# 2004 sentra grill



## sentranj (Jun 28, 2005)

hi, im new to the forum. i was wondering if it is possible to just change the grill on the 04 sentra specv, and not change the entire front bumper.


----------



## imeric (Jun 1, 2005)

yeah, just pop it out. you can get different mesh for a few bucks at any autoparts store and just cut it to fit


----------



## sentranj (Jun 28, 2005)

thanks alot i thougt that the little plastic part in the middle of the grill was connected to the front bumper guess not. thanks.


----------



## pete? (Jul 6, 2004)

imeric said:


> yeah, just pop it out. you can get different mesh for a few bucks at any autoparts store and just cut it to fit


a. that would look HORRIBLE
b. why do you want to change it?/what are you putting in its place?


----------



## sentranj (Jun 28, 2005)

i dont like it. i dont know why i dont like it, it just looks weird.i guess mesh is the only other thing that could be put there but i think anything would look better then the stock grill. i dont have a 04 sentra spec but i was thinking about getting one and just seeing if i can make it more appealing to myself before i by it. i'll most likely buy an 02 or 03 spec. i think they look so much better


----------



## pete? (Jul 6, 2004)

sentranj said:


> i dont like it. i dont know why i dont like it, it just looks weird.i guess mesh is the only other thing that could be put there but i think anything would look better then the stock grill. i dont have a 04 sentra spec but i was thinking about getting one and just seeing if i can make it more appealing to myself before i by it. i'll most likely buy an 02 or 03 spec. i think they look so much better


the mesh would look terrible and very cheap.


----------



## b15chik (Jun 4, 2005)

pete? said:


> the mesh would look terrible and very cheap.
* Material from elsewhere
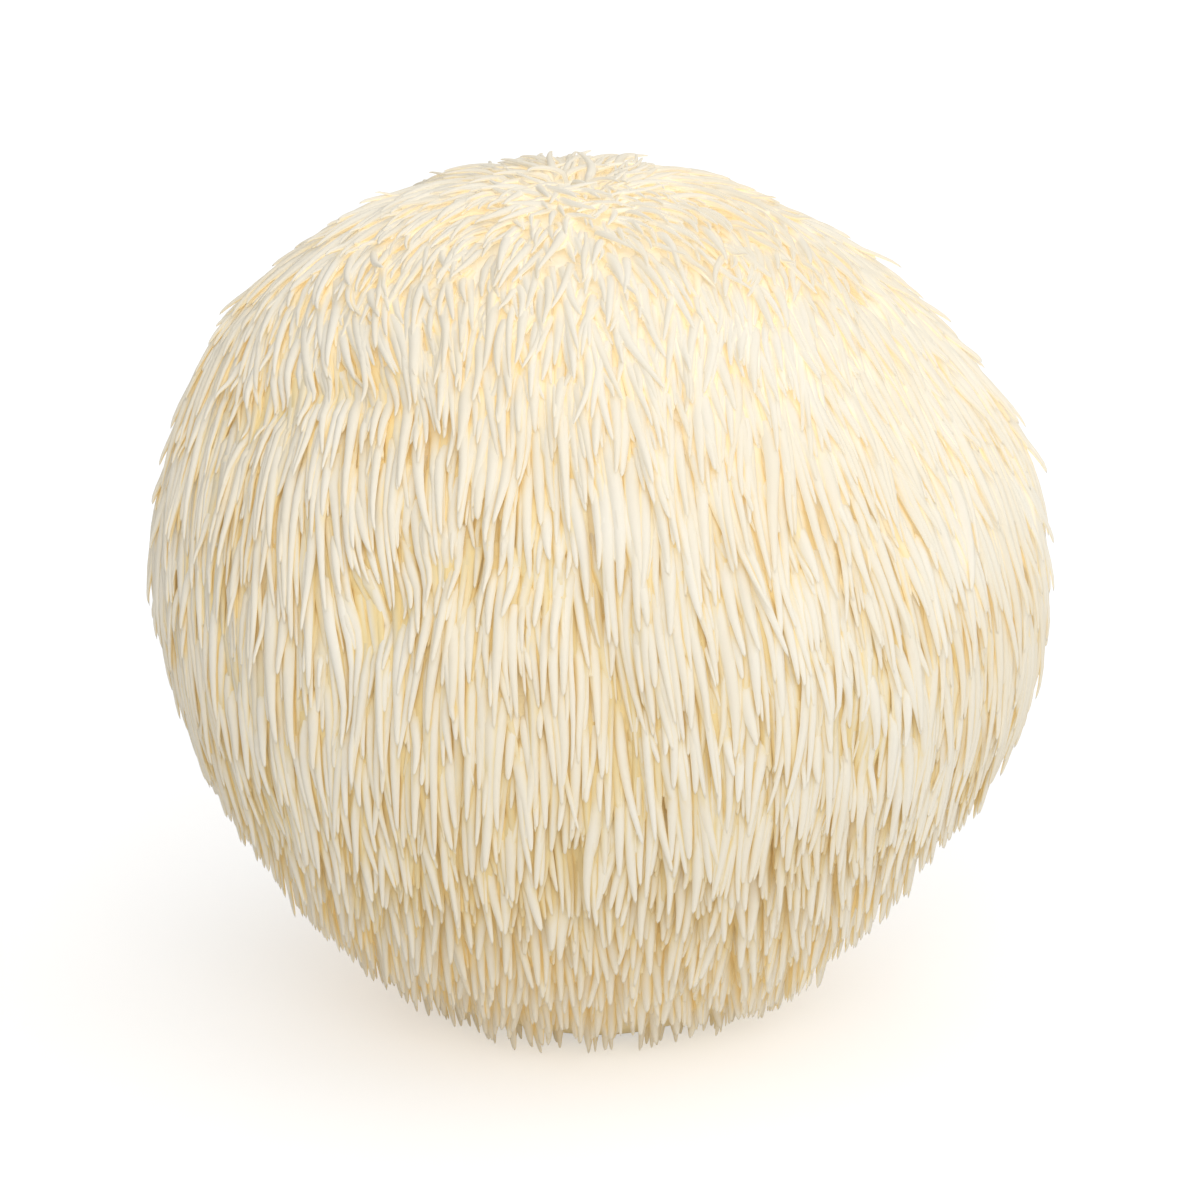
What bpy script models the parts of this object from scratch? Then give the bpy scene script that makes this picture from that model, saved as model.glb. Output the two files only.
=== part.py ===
"""Lion's mane mushroom: one rounded fruiting body, cut off flat where it grew.

Units are metres, +Z is up and the picture side faces -Y. The origin is the
middle of the bounding box at the height of the flat cut, so the body rests on
the plane z = 0. The surface modelled here is the one that the tips of the
hanging spines reach.
"""

import bmesh
import bpy
from math import cos, exp, radians, sin
from mathutils import Vector

# ---------------------------------------------------------------- dimensions
WIDTH = 0.130  # across the body, left to right
CORE_HEIGHT = 0.0612  # middle of the body above the flat cut
BASE_RADIUS = 0.0612  # radius of the round form between its lobes
DEPTH_SHARE = 0.965  # front to back, as a share of left to right
CAGE_CUTS = 10  # cuts along each edge of the starting cube
SMOOTH_LEVELS = 1  # levels of Subdivision Surface on the cage

# Lobes: azimuth and elevation of the middle in degrees (azimuth 0 is +X, -90
# the front), swelling as a share of the radius, and spread in degrees.
LOBES = (
    (3, 10, 0.086, 20),  # right flank
    (162, 26, 0.068, 21),  # upper left shoulder
    (-168, -34, -0.018, 18),  # hollow of the lower left flank
    (-96, -80, 0.084, 19),  # underside, round the cut
    (96, 78, 0.034, 21),  # crown
    (-62, 8, 0.034, 25),  # full front, right of the middle
    (-102, -32, 0.036, 15),  # front lobe under the ledge
    (-130, 6, 0.024, 13),  # front left
    (-46, -52, 0.030, 16),  # lower right
    (74, 12, 0.042, 25),  # back right
    (118, -24, 0.036, 20),  # back left, low
    (126, 40, 0.030, 18),  # back left, high
    (44, -38, 0.024, 15),  # back right, low
)

# Folds between the lobes: a line through points given as azimuth and
# elevation, its depth as a share of the radius, and its half width in degrees.
FOLDS = (
    (((-88, 6), (-83, -14), (-82, -42)), 0.032, 5.5),
    (((-50, -16), (-43, -34)), 0.018, 6),
    (((92, 40), (98, 8), (84, -22)), 0.028, 6.5),
    (((146, 8), (160, -26)), 0.020, 6.5),
)


def direction(azimuth, elevation):
    """Unit vector of an azimuth and an elevation in degrees."""
    a, e = radians(azimuth), radians(elevation)
    return Vector((cos(e) * cos(a), cos(e) * sin(a), sin(e)))


def bell(angle, spread):
    """Smooth hump: 1 in the middle, 0.6 at one spread."""
    return exp(-0.5 * (angle / spread) ** 2)


def fold_angle(d, line):
    """Angle in radians from a direction to the nearest point of a fold."""
    nearest = 4.0
    for start, end in zip(line, line[1:]):
        a, b = direction(*start), direction(*end)
        for step in range(9):
            nearest = min(nearest, d.angle(a.lerp(b, step / 8).normalized()))
    return nearest


def radius(d):
    """Distance from the middle of the body to its surface along d."""
    share = 1.0
    for azimuth, elevation, swelling, spread in LOBES:
        share += swelling * bell(d.angle(direction(azimuth, elevation)), radians(spread))
    for line, depth, half_width in FOLDS:
        share -= depth * bell(fold_angle(d, line), radians(half_width))
    return BASE_RADIUS * share


# --------------------------------------------------------------------- scene
for leftover in list(bpy.data.objects):
    bpy.data.objects.remove(leftover, do_unlink=True)

parts = bpy.data.collections.new("lions_mane_mushroom")
cutters = bpy.data.collections.new("cutters")
bpy.context.scene.collection.children.link(parts)
bpy.context.scene.collection.children.link(cutters)

flesh = bpy.data.materials.new("cream_spines")
flesh.use_nodes = True
shader = flesh.node_tree.nodes["Principled BSDF"]
shader.inputs["Base Color"].default_value = (0.90, 0.82, 0.62, 1.0)
shader.inputs["Roughness"].default_value = 0.62
shader.inputs["Metallic"].default_value = 0.0

# ------------------------------------------------------------- fruiting body
# A cube with an even grid on its faces is the cage: each point goes out to the
# lobed form, and Subdivision Surface rounds it.
form = bmesh.new()
bmesh.ops.create_cube(form, size=2.0)
bmesh.ops.subdivide_edges(form, edges=form.edges[:], cuts=CAGE_CUTS, use_grid_fill=True)
for vert in form.verts:
    # equal angles along the grid, so that the faces come out alike in size
    even = Vector([sin(c * radians(45)) / cos(c * radians(45)) for c in vert.co])
    d = even.normalized()
    point = d * radius(d)
    point.y *= DEPTH_SHARE
    vert.co = point
mesh = bpy.data.meshes.new("fruiting_body")
form.to_mesh(mesh)
form.free()

body = bpy.data.objects.new("fruiting_body", mesh)
body.data.materials.append(flesh)
parts.objects.link(body)
smooth = body.modifiers.new("round_off", "SUBSURF")
smooth.levels = SMOOTH_LEVELS
smooth.render_levels = SMOOTH_LEVELS

# The rounded form's own size sets the scale to WIDTH and the place over the
# origin.
graph = bpy.context.evaluated_depsgraph_get()
rounded = [v.co.copy() for v in body.evaluated_get(graph).data.vertices]
low = [min(co[i] for co in rounded) for i in range(3)]
high = [max(co[i] for co in rounded) for i in range(3)]
scale = WIDTH / (high[0] - low[0])
for vert in body.data.vertices:
    vert.co.x = (vert.co.x - (low[0] + high[0]) / 2) * scale
    vert.co.y = (vert.co.y - (low[1] + high[1]) / 2) * scale
    vert.co.z = vert.co.z * scale
body.location = (0.0, 0.0, CORE_HEIGHT)

# ------------------------------------------------------------------ flat cut
# Everything under the plane z = 0 comes off, where the body was cut from the
# wood that it grew on.
form = bmesh.new()
bmesh.ops.create_cube(form, size=1.0)
block = bpy.data.meshes.new("growth_side_block")
form.to_mesh(block)
form.free()
cutter = bpy.data.objects.new("growth_side_block", block)
cutter.scale = (2 * WIDTH, 2 * WIDTH, CORE_HEIGHT)
cutter.location = (0.0, 0.0, -CORE_HEIGHT / 2)
cutter.hide_render = True
cutter.display_type = "WIRE"
cutters.objects.link(cutter)

cut = body.modifiers.new("cut_from_wood", "BOOLEAN")
cut.operation = "DIFFERENCE"
cut.solver = "EXACT"
cut.object = cutter

body.data.shade_smooth()
body.data.set_sharp_from_angle(angle=radians(40))
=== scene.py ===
"""Lion's mane mushroom: the looks of the fruiting body.

The solid of the frame is the outer form that the spine tips reach. It is
replaced by the flesh under the spines, with the flat cut that the body rests
on, and by the spines themselves, which grow out of the flesh, turn down along
it and overlap from the crown to the cut.
"""

from math import cos, pi, radians, sin, sqrt

import bpy
import numpy as np
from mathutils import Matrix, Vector
from mathutils.bvhtree import BVHTree


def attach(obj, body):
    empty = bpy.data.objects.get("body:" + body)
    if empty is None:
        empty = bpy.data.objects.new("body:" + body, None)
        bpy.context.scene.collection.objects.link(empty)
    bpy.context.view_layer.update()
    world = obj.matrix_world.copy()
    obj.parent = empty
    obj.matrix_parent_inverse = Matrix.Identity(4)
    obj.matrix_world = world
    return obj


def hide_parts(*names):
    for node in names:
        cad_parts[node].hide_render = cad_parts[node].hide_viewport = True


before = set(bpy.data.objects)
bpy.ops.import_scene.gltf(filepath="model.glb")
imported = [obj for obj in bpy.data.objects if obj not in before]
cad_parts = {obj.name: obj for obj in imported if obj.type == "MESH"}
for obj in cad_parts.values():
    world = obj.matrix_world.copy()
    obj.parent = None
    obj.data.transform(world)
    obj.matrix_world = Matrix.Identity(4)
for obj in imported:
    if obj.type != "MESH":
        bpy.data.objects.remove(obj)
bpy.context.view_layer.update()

MM = 0.001
RNG = np.random.default_rng(20117)

# ------------------------------------------------------------------ dimensions
MIDDLE = np.array([0.0, 0.0, 0.0612])  # the point that the form is measured from
VIEW_ELEVATION = 18.0  # the picture's height above level, in degrees
VIEW_DISTANCE = 1.0
WHORL = np.array([-0.035, -0.045, 1.0])  # the way up to the whorl of the crown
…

nah, not at all. plenty of people on b15 and vboard have changed their ugly 04/05 grills to the mesh (that bucktooth is not too popular over there  ). there's a guy on thevboard that actually does it for you, with bondo and does it right, and sells them.
here is the guy that makes them (Vee) 








and here is a guy that made his own


----------



## pete? (Jul 6, 2004)

^ that black mesh looks good. but i have seen people buy normal ugly mesh from home depot and then try to make it fit and looks very very bad. that has a border and looks very nice.


----------



## SeRSpEcV1 (Mar 28, 2005)

Hey thats pretty nice. Im new here too and i also have the 05 grill. Just a question where can i buy that grill? and also does the 02 03 front bumper fit the 05'? thaks alot guys.


----------



## OmegaManEX (Oct 4, 2002)

do like me :thumbup:


----------



## SeRSpEcV1 (Mar 28, 2005)

thats pretty nice too man but still dont like the "tooth" but im loving what you did to the bottom. howd you do that part?


----------



## b15chik (Jun 4, 2005)

SeRSpEcV1 said:


> Hey thats pretty nice. Im new here too and i also have the 05 grill. Just a question where can i buy that grill? and also does the 02 03 front bumper fit the 05'? thaks alot guys.
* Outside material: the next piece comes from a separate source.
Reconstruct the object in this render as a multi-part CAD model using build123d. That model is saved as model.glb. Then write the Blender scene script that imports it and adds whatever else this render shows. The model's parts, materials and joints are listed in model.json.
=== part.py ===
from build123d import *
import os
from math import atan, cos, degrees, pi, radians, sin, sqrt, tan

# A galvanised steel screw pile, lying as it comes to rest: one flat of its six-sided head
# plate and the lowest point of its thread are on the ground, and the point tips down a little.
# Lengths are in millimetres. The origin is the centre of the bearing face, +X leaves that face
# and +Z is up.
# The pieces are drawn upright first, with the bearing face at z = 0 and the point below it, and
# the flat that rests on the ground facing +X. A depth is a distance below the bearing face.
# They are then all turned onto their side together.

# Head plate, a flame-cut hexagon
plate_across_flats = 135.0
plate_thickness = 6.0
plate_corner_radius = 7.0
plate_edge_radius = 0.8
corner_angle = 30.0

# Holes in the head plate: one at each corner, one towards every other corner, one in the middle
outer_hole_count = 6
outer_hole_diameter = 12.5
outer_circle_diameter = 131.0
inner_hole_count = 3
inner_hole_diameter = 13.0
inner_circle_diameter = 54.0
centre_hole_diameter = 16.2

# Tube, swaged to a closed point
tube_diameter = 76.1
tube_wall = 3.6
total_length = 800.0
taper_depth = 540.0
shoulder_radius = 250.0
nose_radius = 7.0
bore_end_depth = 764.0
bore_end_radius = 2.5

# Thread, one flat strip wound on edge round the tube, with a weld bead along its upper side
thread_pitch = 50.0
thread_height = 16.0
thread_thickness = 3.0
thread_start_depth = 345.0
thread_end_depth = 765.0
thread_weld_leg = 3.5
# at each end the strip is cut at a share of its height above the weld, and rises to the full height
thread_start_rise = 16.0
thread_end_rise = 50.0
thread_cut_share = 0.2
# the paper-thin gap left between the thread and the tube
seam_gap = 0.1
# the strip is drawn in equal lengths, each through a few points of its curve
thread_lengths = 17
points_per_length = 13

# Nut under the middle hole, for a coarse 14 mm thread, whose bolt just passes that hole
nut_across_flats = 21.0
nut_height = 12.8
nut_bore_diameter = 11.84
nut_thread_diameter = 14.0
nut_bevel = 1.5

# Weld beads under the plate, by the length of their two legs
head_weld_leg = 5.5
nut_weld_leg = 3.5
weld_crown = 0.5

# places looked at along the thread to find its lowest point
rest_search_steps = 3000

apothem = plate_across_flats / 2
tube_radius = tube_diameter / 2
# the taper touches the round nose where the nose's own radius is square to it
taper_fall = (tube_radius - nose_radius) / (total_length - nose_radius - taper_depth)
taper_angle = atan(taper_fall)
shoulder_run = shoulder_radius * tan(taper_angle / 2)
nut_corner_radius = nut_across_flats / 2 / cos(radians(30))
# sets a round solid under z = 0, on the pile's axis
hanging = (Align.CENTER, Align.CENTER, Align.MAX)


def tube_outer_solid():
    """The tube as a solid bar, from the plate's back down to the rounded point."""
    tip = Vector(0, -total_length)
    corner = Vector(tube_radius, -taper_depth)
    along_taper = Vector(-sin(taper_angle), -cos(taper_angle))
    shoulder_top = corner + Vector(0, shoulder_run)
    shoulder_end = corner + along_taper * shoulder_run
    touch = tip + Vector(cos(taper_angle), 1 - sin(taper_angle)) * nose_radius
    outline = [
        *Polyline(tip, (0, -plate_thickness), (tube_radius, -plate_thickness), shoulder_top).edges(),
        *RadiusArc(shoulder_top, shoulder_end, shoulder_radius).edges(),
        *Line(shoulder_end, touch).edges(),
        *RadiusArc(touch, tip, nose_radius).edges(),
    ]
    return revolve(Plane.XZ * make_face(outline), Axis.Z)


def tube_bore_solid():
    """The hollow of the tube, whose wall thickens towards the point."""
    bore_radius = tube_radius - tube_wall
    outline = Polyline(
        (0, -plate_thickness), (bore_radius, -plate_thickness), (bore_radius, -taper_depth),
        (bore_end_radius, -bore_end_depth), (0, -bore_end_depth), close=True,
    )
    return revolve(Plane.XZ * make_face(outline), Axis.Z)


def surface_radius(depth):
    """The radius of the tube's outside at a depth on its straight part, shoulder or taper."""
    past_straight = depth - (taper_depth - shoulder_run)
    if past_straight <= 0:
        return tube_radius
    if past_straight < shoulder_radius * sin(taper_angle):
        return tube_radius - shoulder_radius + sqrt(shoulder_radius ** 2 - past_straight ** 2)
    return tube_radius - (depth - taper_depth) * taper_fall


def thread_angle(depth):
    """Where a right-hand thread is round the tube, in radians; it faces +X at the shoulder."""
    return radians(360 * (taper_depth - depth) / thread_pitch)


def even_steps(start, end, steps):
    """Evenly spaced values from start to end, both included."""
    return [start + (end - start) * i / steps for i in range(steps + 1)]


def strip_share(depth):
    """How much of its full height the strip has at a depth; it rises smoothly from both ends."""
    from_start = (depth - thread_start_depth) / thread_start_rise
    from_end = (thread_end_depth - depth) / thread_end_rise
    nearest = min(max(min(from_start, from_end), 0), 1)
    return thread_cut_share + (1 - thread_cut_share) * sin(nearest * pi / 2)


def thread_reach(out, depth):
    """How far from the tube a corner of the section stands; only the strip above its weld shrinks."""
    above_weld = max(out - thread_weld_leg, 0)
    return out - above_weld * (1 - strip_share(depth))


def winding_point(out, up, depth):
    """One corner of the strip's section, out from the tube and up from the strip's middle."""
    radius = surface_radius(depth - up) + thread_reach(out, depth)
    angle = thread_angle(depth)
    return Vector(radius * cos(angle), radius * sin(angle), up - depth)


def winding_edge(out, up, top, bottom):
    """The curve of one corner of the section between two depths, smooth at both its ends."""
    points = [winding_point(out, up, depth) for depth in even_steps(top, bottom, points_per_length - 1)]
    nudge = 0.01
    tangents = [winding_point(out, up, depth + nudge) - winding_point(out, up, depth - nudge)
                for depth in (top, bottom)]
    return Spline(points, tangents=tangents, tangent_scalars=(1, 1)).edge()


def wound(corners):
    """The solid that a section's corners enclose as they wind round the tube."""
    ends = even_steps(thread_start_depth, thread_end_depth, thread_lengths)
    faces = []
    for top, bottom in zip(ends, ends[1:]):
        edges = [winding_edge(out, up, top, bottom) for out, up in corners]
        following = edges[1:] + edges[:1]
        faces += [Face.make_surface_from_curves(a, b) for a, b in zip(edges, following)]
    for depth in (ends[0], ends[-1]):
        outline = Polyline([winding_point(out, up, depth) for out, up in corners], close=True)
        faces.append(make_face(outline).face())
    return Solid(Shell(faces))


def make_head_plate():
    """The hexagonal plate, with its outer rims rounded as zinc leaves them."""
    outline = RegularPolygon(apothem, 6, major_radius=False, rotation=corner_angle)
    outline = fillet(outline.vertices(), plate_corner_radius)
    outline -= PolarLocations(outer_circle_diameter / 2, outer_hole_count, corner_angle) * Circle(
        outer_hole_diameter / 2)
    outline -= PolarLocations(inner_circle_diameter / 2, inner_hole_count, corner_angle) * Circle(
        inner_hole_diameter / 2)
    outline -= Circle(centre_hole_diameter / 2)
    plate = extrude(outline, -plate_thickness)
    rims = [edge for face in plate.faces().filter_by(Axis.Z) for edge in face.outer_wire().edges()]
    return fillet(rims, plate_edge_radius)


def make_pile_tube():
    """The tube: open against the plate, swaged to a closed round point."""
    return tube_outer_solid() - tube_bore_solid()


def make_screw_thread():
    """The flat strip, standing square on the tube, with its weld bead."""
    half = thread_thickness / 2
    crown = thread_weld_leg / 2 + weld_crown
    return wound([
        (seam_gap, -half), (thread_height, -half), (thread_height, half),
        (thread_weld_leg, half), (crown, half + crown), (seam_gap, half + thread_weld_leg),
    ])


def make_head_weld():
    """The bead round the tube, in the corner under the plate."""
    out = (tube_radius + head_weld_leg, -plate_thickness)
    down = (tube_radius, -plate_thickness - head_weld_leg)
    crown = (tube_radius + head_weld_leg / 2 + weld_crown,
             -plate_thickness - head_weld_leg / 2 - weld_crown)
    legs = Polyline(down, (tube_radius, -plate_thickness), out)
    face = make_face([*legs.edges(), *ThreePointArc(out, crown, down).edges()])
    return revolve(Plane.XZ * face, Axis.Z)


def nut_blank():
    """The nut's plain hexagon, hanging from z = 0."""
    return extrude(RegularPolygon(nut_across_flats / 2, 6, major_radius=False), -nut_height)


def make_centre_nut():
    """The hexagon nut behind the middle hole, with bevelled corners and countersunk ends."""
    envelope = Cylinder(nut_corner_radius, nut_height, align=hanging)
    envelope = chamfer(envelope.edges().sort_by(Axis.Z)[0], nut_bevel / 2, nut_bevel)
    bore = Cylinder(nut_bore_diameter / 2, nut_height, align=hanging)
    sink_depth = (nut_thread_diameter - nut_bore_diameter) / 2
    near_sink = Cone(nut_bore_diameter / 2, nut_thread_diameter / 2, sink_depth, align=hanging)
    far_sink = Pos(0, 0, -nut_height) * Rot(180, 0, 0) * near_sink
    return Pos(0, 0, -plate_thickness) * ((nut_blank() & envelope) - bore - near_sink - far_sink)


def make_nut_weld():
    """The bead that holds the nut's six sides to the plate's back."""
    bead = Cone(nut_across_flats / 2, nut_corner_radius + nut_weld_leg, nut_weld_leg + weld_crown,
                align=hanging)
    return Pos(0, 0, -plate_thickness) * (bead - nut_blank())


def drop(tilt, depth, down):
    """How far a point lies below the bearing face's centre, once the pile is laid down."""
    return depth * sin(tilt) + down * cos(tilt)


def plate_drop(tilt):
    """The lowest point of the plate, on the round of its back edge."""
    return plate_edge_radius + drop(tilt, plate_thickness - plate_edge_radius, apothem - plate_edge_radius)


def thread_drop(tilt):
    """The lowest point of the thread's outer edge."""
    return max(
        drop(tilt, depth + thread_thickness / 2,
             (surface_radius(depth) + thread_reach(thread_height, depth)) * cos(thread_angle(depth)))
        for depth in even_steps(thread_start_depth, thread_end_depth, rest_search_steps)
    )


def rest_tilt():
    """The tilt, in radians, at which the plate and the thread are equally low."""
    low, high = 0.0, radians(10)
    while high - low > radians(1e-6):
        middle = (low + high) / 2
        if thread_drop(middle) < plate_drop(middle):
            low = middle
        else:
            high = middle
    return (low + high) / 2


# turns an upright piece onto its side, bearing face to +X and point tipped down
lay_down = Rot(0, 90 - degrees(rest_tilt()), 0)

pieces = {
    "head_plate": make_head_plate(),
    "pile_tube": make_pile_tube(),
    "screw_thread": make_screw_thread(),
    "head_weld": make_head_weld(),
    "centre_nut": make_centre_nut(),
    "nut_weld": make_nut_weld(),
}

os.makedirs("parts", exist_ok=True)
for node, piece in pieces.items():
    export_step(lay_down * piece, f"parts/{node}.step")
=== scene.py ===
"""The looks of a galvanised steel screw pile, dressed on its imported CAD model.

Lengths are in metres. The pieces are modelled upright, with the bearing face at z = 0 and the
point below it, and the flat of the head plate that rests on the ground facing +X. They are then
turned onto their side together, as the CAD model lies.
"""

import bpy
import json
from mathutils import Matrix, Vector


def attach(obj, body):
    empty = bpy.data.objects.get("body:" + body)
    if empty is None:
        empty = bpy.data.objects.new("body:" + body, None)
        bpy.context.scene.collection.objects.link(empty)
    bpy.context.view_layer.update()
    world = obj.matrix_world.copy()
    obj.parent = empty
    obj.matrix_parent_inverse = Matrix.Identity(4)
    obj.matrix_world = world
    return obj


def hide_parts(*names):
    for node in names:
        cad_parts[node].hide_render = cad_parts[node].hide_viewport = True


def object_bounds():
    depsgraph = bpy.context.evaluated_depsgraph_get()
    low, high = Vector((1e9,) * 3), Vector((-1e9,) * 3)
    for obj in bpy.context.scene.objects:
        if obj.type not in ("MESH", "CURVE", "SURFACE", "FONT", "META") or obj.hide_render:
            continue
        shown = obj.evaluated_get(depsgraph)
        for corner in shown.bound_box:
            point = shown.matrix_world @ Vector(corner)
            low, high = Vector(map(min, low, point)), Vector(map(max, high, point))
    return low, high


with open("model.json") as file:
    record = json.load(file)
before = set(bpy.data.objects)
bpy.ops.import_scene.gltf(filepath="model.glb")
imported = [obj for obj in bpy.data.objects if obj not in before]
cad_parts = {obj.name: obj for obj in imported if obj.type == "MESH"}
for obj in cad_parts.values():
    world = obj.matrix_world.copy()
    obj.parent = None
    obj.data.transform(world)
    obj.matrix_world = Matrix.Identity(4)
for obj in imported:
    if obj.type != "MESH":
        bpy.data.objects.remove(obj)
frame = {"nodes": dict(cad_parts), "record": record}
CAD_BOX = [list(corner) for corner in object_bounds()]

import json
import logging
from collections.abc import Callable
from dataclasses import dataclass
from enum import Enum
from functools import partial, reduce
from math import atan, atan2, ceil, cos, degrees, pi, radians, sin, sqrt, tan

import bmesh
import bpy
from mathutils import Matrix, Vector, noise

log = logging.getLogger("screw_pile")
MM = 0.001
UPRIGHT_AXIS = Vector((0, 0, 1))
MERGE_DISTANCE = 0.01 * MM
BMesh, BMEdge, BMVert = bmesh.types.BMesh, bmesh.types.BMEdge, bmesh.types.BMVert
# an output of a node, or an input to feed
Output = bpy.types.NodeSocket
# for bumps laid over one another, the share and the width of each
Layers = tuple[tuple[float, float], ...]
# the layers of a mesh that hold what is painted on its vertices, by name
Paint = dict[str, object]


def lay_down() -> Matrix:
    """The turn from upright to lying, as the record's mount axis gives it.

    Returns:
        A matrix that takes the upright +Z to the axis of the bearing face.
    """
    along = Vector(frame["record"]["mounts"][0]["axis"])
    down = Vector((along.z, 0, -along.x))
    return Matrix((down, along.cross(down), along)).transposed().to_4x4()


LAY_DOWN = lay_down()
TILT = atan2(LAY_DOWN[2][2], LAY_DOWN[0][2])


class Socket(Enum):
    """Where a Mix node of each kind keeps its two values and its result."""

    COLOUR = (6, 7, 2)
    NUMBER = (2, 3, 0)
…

you can contact Vee on http://forums.thevboard.com

and no, not even close. unless you want to buy new headlights and a new hood  
conversion has been done though, it's also on thevboard


----------



## sentranj (Jun 28, 2005)

thanks for all the posts i went on a small vaction and had no internet. all the different things look nice and are making me like the 04-05 models more thanks for all the help..


----------



## SeRSpEcV1 (Mar 28, 2005)

thanks ill check it out. :thumbup:


----------



## damonfong0 (Jul 13, 2005)

if i were to put the nissan emblem back on after i get the mesh.... how would i do that on the mesh?? is there anything to hold a emblem on that mesh out there for sale??
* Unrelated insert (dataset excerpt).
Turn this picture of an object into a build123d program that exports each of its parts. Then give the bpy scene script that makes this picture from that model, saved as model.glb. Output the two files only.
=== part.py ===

also how do i get a black mesh all i see on ebay are grey, should i just spraypaint it black?


----------



## Ryan Coyne (Jul 31, 2005)

*grill removal*

can anyone explain the removal of the grill because i am about to just rip mine off ......


i removed the two inserts on the top and the bastard wont come off....


let me know (sorry about this gay question...lol) :cheers:


----------



## waznme (May 16, 2005)

b15chik said:


> nah, not at all. plenty of people on b15 and vboard have changed their ugly 04/05 grills to the mesh (that bucktooth is not too popular over there  ). there's a guy on thevboard that actually does it for you, with bondo and does it right, and sells them.
> here is the guy that makes them (Vee)
> and here is a guy that made his own



i want to know about those wheels. what did you do to make them black? my racing wheels are a flat black, and i would love to have the stock (daily) wheels black also.


----------